Unusual circumstances dooms qui tam on public disclosure grounds, Massachusetts court rules

by Ben Vernia | February 16th, 2012

On January 30, Judge Joseph L. Tauro of the District of Massachusetts granted the defendant’s public disclosure-based motion to dismiss in U.S. ex rel. Cunningham v. Millenium Labs. of Calif.. The relator alleged that the defendant, a medical testing laboratory, encouraged physicians to “unbundle” the tests for separate drugs it performed on test kits. The relator – who died after filing suit and whose estate was substituted – worked for a competitor of the defendant and filed his case days after the defendant sued the relator’s employer for defamation; in that case, the defendant described its billing practices.

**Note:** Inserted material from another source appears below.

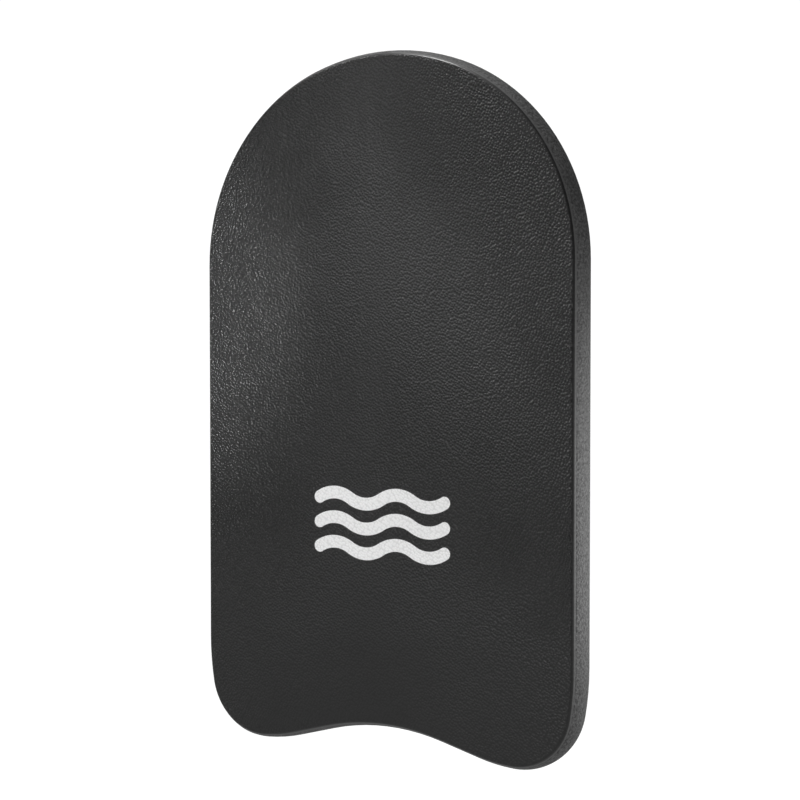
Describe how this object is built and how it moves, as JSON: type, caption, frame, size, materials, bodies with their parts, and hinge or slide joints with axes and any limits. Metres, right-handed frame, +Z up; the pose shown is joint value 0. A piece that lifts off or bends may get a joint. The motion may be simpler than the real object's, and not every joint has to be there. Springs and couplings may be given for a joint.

Judge Tauro first noted that the parties differed over which public disclosure bar applied to the case – the 1986 amendment to the FCA, or the healthcare reform amendment. The relator filed his suit the year before the 2010 Patient Protection and Affordable Care Act, but amended it after the Act amended the public disclosure provision. Judge Tauro concluded, however, that the amended complaint could not save the case if the original one was jurisdictionally barred because its allegations were publicly disclosed, and so he analyzed it only under that version of the FCA.

Typically, he noted, cases disclosing allegations are brought against the defendant, and not by the defendant itself. Despite this unusual circumstance, however, he found that the prior action “undoubtedly” publicly disclosed the allegations. The state action fit within the definition of the means of public disclosure in the prior version of the FCA, he noted, and applying the interpretation of “based upon” as equivalent to “substantially similar,” he found that the relator’s case was substantially similar to what the defendant disclosed in its action against the relator’s employer.

Judge Tauro also declined to exercise supplemental jurisdiction over the relator’s state FCA causes of action, and dismissed the case.